Only the lines starting at the one with "a narrow ledge" and ending at the one with "bpy.data.objects.remove(obj)" should be copied, exactly and with both ends kept.

• **Raw data**
+ + + + + + +
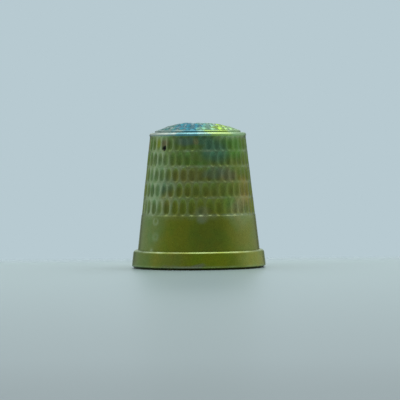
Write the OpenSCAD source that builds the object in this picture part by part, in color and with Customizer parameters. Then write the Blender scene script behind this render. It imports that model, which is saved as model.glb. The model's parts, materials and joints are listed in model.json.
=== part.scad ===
// Sewing thimble, built up from three pieces of sheet and ring stock:
//   side_wall  the tapered, knurled wall, with a beaded lip at its top and a hem turned out at its mouth
//   crown_cap  the domed, pitted crown, dropped into the lip and seated on a ledge inside it
//   rim_band   the reinforcing ring, slid down over the wall's taper until it stands on the hem
// Millimetres, +Z up. The origin is the centre of the mouth, on the plane that the thimble stands on.

/* [Overall] */
// Height from the foot to the top of the crown
total_h = 21.7; // [21.6:0.1:22.4]
// Diameter of the finger opening at the mouth
mouth_d = 17; // [16.4:0.1:17.2]
// Thickness of the sheet that the wall and the crown are pressed from
sheet_t = 0.6; // [0.5:0.05:0.7]

/* [Side wall] */
// Outside diameter of the wall just above the rim band
wall_bottom_d = 18.2; // [18:0.1:18.6]
// Outside diameter of the wall at the shoulder
wall_top_d = 14.4; // [14.2:0.1:14.8]
// Height of the shoulder, where the taper meets the lip
shoulder_z = 19.5; // [19.3:0.1:19.6]
// How far the beaded lip stands out past the taper
lip_bulge = 0.04; // [0:0.01:0.08]
// Thickness of the hem that is turned out under the rim band
hem_t = 0.2; // [0.15:0.05:0.3]
// Outside diameter of the hem
hem_d = 19.4; // [19.2:0.1:19.6]

/* [Side pits] */
// Number of rows of pits on the wall
pit_rows = 5; // [3:1:5]
// Number of pits in each row
pits_per_row = 39; // [36:1:40]
// Height of the lowest row's bottom edge
pits_bottom_z = 7.9; // [7:0.05:7.95]
// Distance from one row to the next
pit_pitch_z = 2.29; // [2.1:0.01:2.3]
// Height of one pit
pit_h = 2.02; // [1.6:0.02:2.02]
// How much taller the lowest row and its pits are than the others
low_row_extra = 0.28; // [0:0.01:0.3]
// How far the pitted zone is sunk below the smooth wall
knurl_sink = 0.05; // [0.01:0.01:0.08]
// Width of one pit
pit_w = 1; // [0.8:0.02:1.04]
// Depth of one pit
pit_depth = 0.2; // [0.1:0.01:0.25]

/* [Crown] */
// Diameter of the crown cap where it drops into the lip
crown_d = 12.8; // [12.6:0.1:13]
// Radius of curvature of the domed crown
dome_r = 16.5; // [16:0.1:17]
// How far the cap's edge stands up above the lip, before it is rounded
cap_step = 0.25; // [0.2:0.01:0.3]
// Radius of the cap's rounded edge
cap_round = 0.2; // [0.1:0.01:0.2]
// Depth of the cap's seat below the top of the lip
cap_edge_t = 0.6; // [0.5:0.05:0.7]
// Width of the ledge that the cap's edge stands on
ledge_w = 0.6; // [0.5:0.05:0.7]
// Depth of the ledge, and of the locating skirt that the cap drops through it
ledge_h = 0.5; // [0.4:0.05:0.6]
// Thickness of the locating skirt
skirt_t = 0.45; // [0.4:0.05:0.5]
// Number of rings of pits round the one at the crown's centre
crown_rings = 5; // [3:1:5]
// Distance from one ring to the next
crown_pitch = 1.13; // [1.08:0.01:1.14]
// Diameter of one crown pit
crown_pit_d = 0.96; // [0.8:0.02:1]
// Depth of one crown pit
crown_pit_depth = 0.17; // [0.1:0.01:0.2]

/* [Rim band] */
// Height of the band's top edge above the foot
band_top_z = 2.7; // [2.4:0.1:2.8]
// Outside diameter of the band at its foot
foot_d = 20; // [19.9:0.1:20.6]
// Outside diameter of the band at its top
band_top_d = 19.6; // [19.4:0.1:19.8]
// Radius of the band's rounded outer edges
band_round = 0.25; // [0.1:0.05:0.3]

/* [Hidden] */
$fn = 120;
// Segments of the small round edges, and of the many pits
edge_fn = 48;
pit_fn = 32;

mouth_r = mouth_d / 2;
wall_bottom_r = wall_bottom_d / 2;
wall_top_r = wall_top_d / 2;
crown_r = crown_d / 2;

// The wall's taper, as radius lost per unit of height and as an angle
taper = (wall_bottom_r - wall_top_r) / (shoulder_z - band_top_z);
taper_angle = atan(taper);

// The ledge inside the lip that carries the cap, and the cap's locating skirt below it
dome_centre_z = total_h - dome_r;
lip_top_z = dome_centre_z + sqrt(dome_r * dome_r - crown_r * crown_r) - cap_step;
seat_z = lip_top_z - cap_edge_t;
seat_r = crown_r - ledge_w;
skirt_z = seat_z - ledge_h;
skirt_r = seat_r - skirt_t;
lip_r = (wall_top_r + lip_bulge - crown_r) / 2;
lip_z = lip_top_z - lip_r;

// Height of the centre of the cap's rounded edge, where the edge runs smoothly into the dome
cap_round_r = crown_r - cap_round;
cap_round_z = dome_centre_z + sqrt(pow(dome_r - cap_round, 2) - pow(cap_round_r, 2));

// Top of the highest row of pits, and of the sunk zone
pits_top_z = pits_bottom_z + low_row_extra + (pit_rows - 1) * pit_pitch_z + pit_h;

// Pits start here, measured from the -Y side towards +X
front_pit_angle = -1.9;
// A little more than any gap, for cutters that run out of the solid
past = 1;

// Outside and inside radius of the tapered wall at height z
function wall_r(z) = wall_top_r + taper * (shoulder_z - z);
function inner_r(z) = wall_r(z) - sheet_t / cos(taper_angle);

// Radius of a round cutter that leaves an opening w wide when it bites depth into a surface
function cutter_r(w, depth) = (w * w / 4 + depth * depth) / (2 * depth);

// A round edge of radius r on a section, with its centre at height z and its outside at radius outer_r
module round_edge(outer_r, z, r) {
    translate([outer_r - r, z]) circle(r = r, $fn = edge_fn);
}

// Half section of the plain wall, from the mouth's turned hem to the beaded lip
module wall_section() {
    round_edge(hem_d / 2, hem_t / 2, hem_t / 2);
    round_edge(crown_r + 2 * lip_r, lip_z, lip_r);
    polygon([
        [mouth_r, 0],
        [(hem_d - hem_t) / 2, 0],
        [(hem_d - hem_t) / 2, hem_t],
        [wall_r(hem_t), hem_t],
        [wall_r(pits_bottom_z), pits_bottom_z],
        [wall_r(pits_bottom_z) - knurl_sink, pits_bottom_z],
        [wall_r(pits_top_z) - knurl_sink, pits_top_z],
        [wall_r(pits_top_z), pits_top_z],
        [wall_r(lip_z), lip_z],
        [crown_r, lip_z],
        [crown_r, seat_z],
        [seat_r, seat_z],
        [seat_r, skirt_z],
        [inner_r(skirt_z), skirt_z],
        [inner_r(band_top_z), band_top_z],
        [mouth_r, band_top_z],
    ]);
}

// One pit in the wall: a round flute with square ends, laid along the taper from height low to height high
module side_pit(low, high) {
    z = (low + high) / 2;
    r = cutter_r(pit_w, pit_depth);
    translate([wall_r(z) - knurl_sink, 0, z])
        rotate([0, -taper_angle, 0])
            translate([r - pit_depth, 0, 0])
                cylinder(r = r, h = high - low, center = true, $fn = pit_fn);
}

// All rows of side pits, each row half a pit round from the one below
module side_pits() {
    step = 360 / pits_per_row;
    for (row = [0:pit_rows - 1], i = [0:pits_per_row - 1]) {
        extra = row == 0 ? 0 : low_row_extra;
        rotate([0, 0, front_pit_angle - 90 + step * (i + (row + 1) % 2 / 2)])
            side_pit(
                pits_bottom_z + row * pit_pitch_z + extra,
                pits_bottom_z + row * pit_pitch_z + low_row_extra + pit_h
            );
    }
}

// One pit in the crown, on the dome's surface at the given distance from the axis
module crown_pit(distance) {
    r = cutter_r(crown_pit_d, crown_pit_depth);
    rotate([0, asin(distance / dome_r), 0])
        translate([0, 0, dome_r + r - crown_pit_depth])
            sphere(r = r, $fn = pit_fn);
}

// The pit at the crown's centre and six more pits in each ring than in the ring inside it
module crown_pits() {
    translate([0, 0, dome_centre_z]) {
        crown_pit(0);
        for (ring = [1:crown_rings], i = [0:6 * ring - 1])
            rotate([0, 0, front_pit_angle - 90 + 60 * i / ring])
                crown_pit(ring * crown_pitch);
    }
}

module side_wall() {
    color("darkolivegreen")
        difference() {
            rotate_extrude() wall_section();
            side_pits();
        }
}

// Half section of the cap before it is hollowed: the dome, its rounded edge, and the seat and skirt below
module cap_section() {
    // The dome is cut off along its own radius, where the rounded edge takes over
    beyond = 1.1;
    intersection() {
        translate([0, dome_centre_z]) circle(r = dome_r);
        polygon([
            [0, seat_z],
            [cap_round_r, seat_z],
            [cap_round_r, cap_round_z],
            [cap_round_r * beyond, dome_centre_z + (cap_round_z - dome_centre_z) * beyond],
            [0, dome_centre_z + (cap_round_z - dome_centre_z) * beyond],
        ]);
    }
    round_edge(crown_r, cap_round_z, cap_round);
    polygon([
        [0, skirt_z],
        [seat_r, skirt_z],
        [seat_r, seat_z],
        [crown_r, seat_z],
        [crown_r, cap_round_z],
        [0, cap_round_z],
    ]);
}

module crown_cap() {
    color("mediumaquamarine")
        difference() {
            rotate_extrude() cap_section();
            intersection() {
                translate([0, 0, skirt_z - past]) cylinder(r = skirt_r, h = total_h);
                translate([0, 0, dome_centre_z]) sphere(r = dome_r - sheet_t);
            }
            crown_pits();
        }
}

// The band's bore follows the wall's taper, and its top edge is rounded to a narrow ledge
module rim_band() {
    foot_r = foot_d / 2;
    top_r = band_top_d / 2;
    color("olivedrab")
        rotate_extrude() {
            round_edge(foot_r, hem_t + band_round, band_round);
            round_edge(top_r, band_top_z - band_round, band_round);
            polygon([
                [wall_r(hem_t), hem_t],
                [foot_r - band_round, hem_t],
                [foot_r, hem_t + band_round],
                [top_r, band_top_z - band_round],
                [top_r - band_round, band_top_z],
                [wall_r(band_top_z), band_top_z],
            ]);
        }
}

side_wall();
crown_cap();
rim_band();
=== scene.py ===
"""A sewing thimble with a colour-shifting lacquer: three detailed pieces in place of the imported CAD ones.

Everything is in metres in the CAD's frame: +Z up along the thimble's axis, -Y towards the camera, and the
origin at the centre of the mouth, on the plane that the thimble stands on.
"""

import json
from math import atan2, cos, exp, hypot, pi, radians, sin, sqrt

import bpy
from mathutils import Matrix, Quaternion, Vector, noise

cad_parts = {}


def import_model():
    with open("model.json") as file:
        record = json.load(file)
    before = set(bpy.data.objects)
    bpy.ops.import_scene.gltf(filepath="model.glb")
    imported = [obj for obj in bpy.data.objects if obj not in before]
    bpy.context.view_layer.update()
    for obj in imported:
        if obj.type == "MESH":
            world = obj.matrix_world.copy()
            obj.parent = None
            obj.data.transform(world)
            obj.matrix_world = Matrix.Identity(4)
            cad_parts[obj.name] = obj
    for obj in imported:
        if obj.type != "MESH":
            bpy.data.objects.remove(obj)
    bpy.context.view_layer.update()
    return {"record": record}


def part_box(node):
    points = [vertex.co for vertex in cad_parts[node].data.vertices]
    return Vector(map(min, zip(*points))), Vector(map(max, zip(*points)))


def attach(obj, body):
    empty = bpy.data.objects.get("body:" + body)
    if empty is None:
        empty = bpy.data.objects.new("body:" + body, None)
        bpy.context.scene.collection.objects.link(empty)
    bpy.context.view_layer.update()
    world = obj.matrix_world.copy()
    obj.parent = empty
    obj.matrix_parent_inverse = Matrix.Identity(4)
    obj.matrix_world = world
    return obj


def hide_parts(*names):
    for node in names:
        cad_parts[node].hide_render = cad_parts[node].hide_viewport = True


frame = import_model()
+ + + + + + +
• **Response**
// The band's bore follows the wall's taper, and its top edge is rounded to a narrow ledge
module rim_band() {
    foot_r = foot_d / 2;
    top_r = band_top_d / 2;
    color("olivedrab")
        rotate_extrude() {
            round_edge(foot_r, hem_t + band_round, band_round);
            round_edge(top_r, band_top_z - band_round, band_round);
            polygon([
                [wall_r(hem_t), hem_t],
                [foot_r - band_round, hem_t],
                [foot_r, hem_t + band_round],
                [top_r, band_top_z - band_round],
                [top_r - band_round, band_top_z],
                [wall_r(band_top_z), band_top_z],
            ]);
        }
}

side_wall();
crown_cap();
rim_band();
=== scene.py ===
"""A sewing thimble with a colour-shifting lacquer: three detailed pieces in place of the imported CAD ones.

Everything is in metres in the CAD's frame: +Z up along the thimble's axis, -Y towards the camera, and the
origin at the centre of the mouth, on the plane that the thimble stands on.
"""

import json
from math import atan2, cos, exp, hypot, pi, radians, sin, sqrt

import bpy
from mathutils import Matrix, Quaternion, Vector, noise

cad_parts = {}


def import_model():
    with open("model.json") as file:
        record = json.load(file)
    before = set(bpy.data.objects)
    bpy.ops.import_scene.gltf(filepath="model.glb")
    imported = [obj for obj in bpy.data.objects if obj not in before]
    bpy.context.view_layer.update()
    for obj in imported:
        if obj.type == "MESH":
            world = obj.matrix_world.copy()
            obj.parent = None
            obj.data.transform(world)
            obj.matrix_world = Matrix.Identity(4)
            cad_parts[obj.name] = obj
    for obj in imported:
        if obj.type != "MESH":
            bpy.data.objects.remove(obj)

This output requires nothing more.